**What is needed:** Go through the material below, count the lines with the word "axes", and reply with the count alone.

**Input rows:**
————————

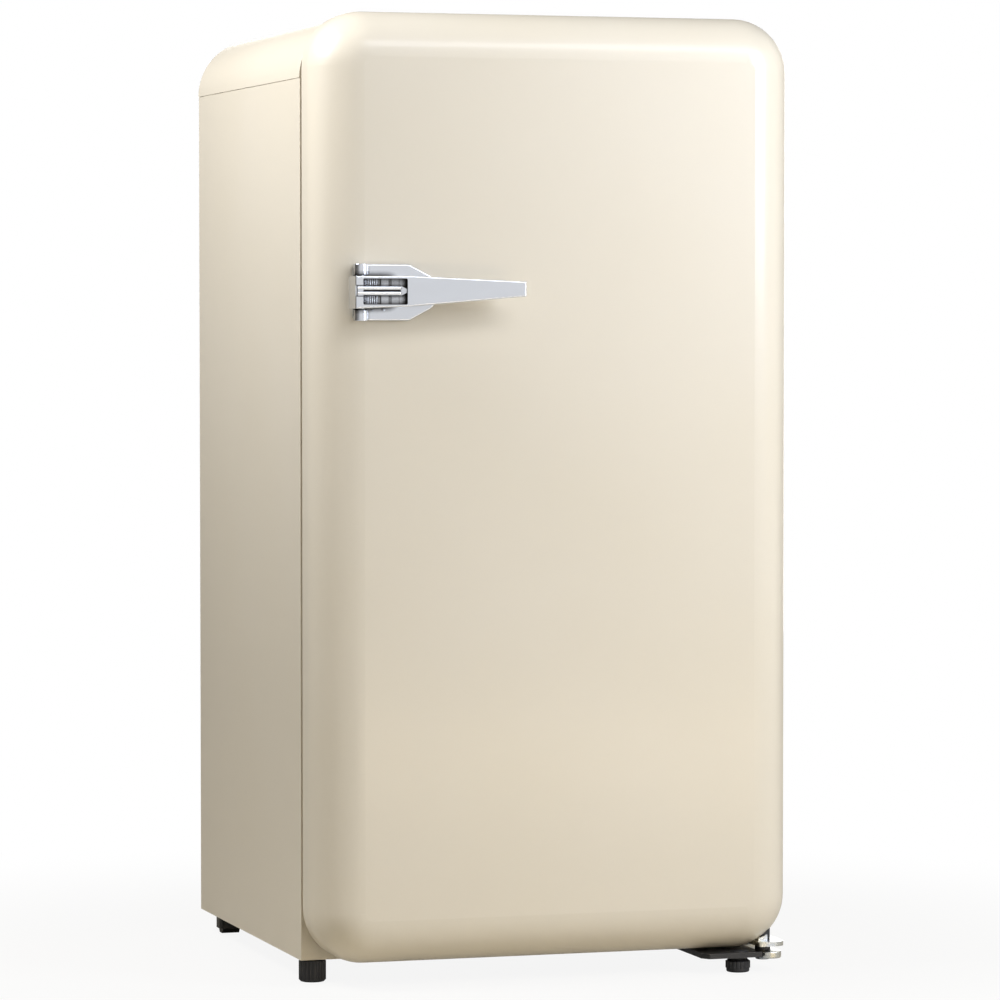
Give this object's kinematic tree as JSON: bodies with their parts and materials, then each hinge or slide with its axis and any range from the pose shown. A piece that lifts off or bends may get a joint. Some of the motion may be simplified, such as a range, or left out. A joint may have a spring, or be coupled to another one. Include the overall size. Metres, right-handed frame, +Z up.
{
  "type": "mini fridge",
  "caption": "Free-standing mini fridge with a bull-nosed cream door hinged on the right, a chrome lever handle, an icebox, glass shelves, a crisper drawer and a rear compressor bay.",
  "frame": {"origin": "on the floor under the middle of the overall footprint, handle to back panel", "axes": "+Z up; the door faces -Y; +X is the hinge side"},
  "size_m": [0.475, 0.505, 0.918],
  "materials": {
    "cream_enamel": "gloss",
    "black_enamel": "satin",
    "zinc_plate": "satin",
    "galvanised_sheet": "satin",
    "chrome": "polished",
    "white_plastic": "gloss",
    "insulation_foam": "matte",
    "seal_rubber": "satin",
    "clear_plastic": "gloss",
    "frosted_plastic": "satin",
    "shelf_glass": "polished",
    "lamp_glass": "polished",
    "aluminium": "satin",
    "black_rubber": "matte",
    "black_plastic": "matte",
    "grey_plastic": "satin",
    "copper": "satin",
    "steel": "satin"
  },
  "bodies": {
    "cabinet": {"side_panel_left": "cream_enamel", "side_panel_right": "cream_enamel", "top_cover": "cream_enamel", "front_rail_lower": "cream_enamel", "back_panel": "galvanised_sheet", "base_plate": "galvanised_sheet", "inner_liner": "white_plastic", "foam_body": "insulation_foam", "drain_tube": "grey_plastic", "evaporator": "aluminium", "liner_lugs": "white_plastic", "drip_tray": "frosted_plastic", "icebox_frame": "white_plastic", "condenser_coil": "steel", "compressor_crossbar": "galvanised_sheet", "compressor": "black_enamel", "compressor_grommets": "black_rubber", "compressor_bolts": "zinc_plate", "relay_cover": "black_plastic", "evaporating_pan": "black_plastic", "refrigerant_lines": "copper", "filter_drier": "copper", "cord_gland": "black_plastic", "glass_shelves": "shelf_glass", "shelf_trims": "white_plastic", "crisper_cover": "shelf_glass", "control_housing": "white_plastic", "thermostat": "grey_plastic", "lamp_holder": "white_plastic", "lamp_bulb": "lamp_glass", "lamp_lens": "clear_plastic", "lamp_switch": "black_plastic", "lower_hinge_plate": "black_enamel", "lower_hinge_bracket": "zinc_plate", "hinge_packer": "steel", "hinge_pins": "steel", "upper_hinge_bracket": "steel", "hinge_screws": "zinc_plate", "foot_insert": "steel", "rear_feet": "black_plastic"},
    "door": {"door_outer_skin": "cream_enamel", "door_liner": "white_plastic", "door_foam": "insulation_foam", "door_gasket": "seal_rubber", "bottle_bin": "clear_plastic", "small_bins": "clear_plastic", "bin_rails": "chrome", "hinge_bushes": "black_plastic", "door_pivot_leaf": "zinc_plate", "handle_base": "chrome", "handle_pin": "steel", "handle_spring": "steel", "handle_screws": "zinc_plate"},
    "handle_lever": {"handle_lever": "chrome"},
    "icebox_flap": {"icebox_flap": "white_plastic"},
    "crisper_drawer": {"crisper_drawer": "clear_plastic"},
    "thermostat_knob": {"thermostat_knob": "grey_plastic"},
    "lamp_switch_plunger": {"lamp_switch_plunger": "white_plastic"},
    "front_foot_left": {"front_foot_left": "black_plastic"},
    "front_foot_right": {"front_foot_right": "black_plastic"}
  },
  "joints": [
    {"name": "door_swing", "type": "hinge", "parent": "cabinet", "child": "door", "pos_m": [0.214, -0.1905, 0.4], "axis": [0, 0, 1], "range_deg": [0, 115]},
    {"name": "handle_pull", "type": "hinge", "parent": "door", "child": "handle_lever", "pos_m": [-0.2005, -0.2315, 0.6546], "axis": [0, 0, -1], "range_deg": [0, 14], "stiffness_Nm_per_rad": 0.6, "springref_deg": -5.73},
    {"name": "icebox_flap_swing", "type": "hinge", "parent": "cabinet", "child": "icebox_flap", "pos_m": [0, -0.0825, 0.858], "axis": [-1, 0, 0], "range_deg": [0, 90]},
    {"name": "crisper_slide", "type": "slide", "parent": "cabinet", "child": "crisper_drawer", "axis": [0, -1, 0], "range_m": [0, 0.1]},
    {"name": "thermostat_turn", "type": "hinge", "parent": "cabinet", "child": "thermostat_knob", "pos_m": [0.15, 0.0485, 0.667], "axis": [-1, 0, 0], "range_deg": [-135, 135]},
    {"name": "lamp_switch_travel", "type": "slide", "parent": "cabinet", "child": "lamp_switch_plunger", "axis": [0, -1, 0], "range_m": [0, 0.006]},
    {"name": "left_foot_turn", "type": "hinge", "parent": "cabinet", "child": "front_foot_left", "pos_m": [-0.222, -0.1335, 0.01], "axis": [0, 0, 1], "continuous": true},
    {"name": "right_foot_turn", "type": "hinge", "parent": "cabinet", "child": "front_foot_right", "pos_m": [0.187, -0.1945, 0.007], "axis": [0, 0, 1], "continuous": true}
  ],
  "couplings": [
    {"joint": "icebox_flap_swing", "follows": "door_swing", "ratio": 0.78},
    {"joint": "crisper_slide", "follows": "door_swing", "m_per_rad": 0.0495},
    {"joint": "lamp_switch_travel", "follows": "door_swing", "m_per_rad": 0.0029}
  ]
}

————————

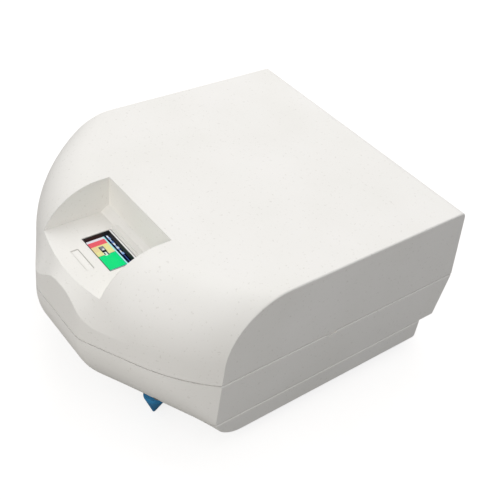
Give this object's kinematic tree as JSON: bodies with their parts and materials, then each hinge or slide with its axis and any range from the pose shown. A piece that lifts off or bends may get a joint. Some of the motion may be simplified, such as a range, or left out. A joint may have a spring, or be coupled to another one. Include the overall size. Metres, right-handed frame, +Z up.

————————

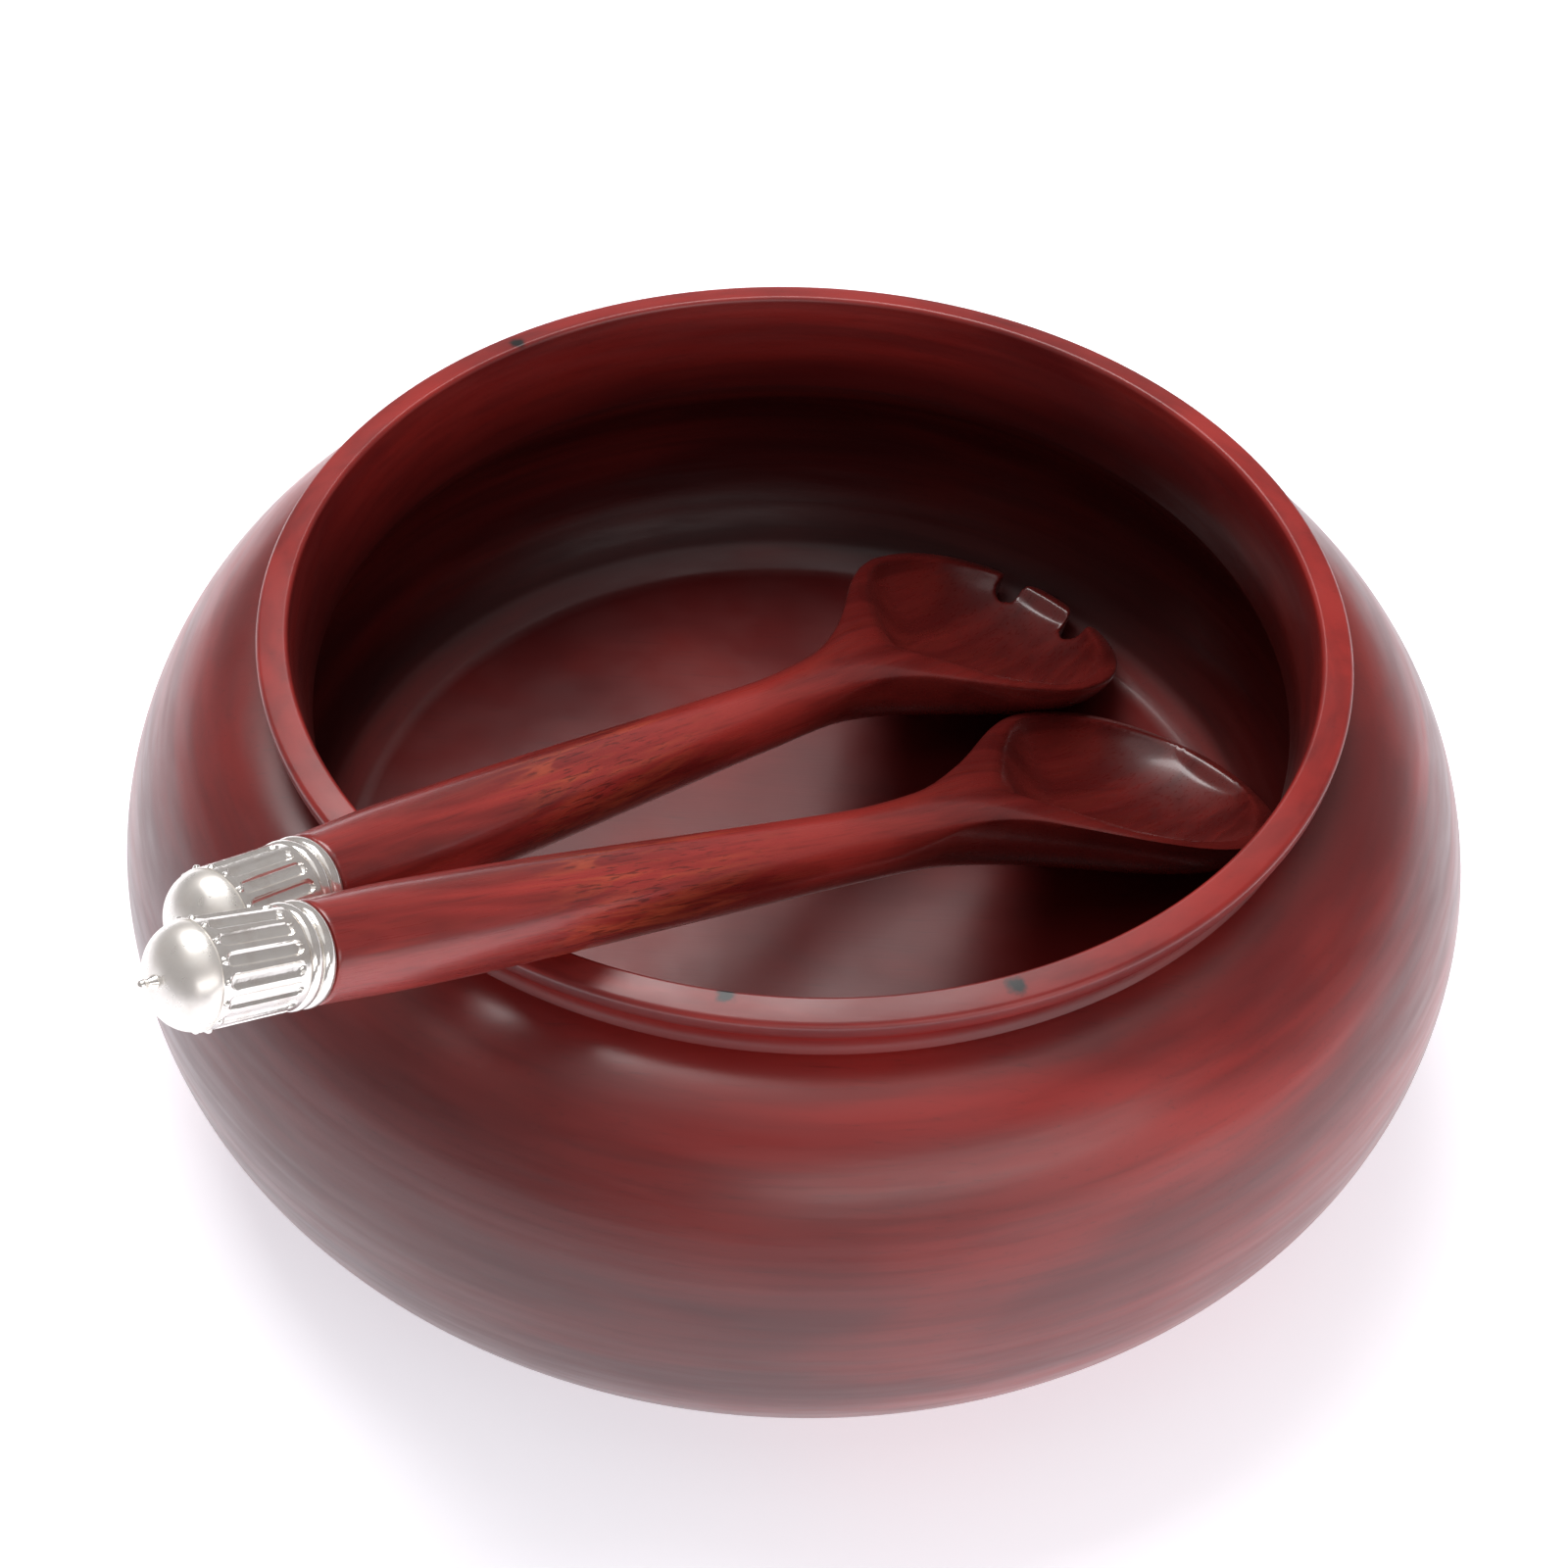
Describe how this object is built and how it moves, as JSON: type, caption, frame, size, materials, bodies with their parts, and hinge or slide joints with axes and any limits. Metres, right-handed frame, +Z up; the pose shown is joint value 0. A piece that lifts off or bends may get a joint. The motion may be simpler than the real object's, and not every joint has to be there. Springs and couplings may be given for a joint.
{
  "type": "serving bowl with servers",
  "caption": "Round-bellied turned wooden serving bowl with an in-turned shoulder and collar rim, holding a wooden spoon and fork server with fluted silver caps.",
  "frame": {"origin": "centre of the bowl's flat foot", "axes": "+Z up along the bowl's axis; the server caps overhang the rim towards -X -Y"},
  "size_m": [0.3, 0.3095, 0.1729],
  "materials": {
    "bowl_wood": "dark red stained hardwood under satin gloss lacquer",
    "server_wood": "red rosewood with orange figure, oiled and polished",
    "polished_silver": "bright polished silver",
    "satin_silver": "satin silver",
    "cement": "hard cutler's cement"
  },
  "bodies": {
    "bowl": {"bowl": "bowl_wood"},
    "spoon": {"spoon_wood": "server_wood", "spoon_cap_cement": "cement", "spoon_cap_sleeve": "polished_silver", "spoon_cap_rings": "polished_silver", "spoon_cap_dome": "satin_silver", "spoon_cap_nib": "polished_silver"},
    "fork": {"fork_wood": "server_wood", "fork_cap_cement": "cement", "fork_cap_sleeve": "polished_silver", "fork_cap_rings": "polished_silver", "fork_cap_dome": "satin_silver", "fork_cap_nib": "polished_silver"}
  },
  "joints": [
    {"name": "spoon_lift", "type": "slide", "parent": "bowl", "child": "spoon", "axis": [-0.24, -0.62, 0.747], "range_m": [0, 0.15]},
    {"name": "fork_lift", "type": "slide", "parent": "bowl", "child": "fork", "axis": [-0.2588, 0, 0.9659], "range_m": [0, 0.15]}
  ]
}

————————

**Written reply:** 3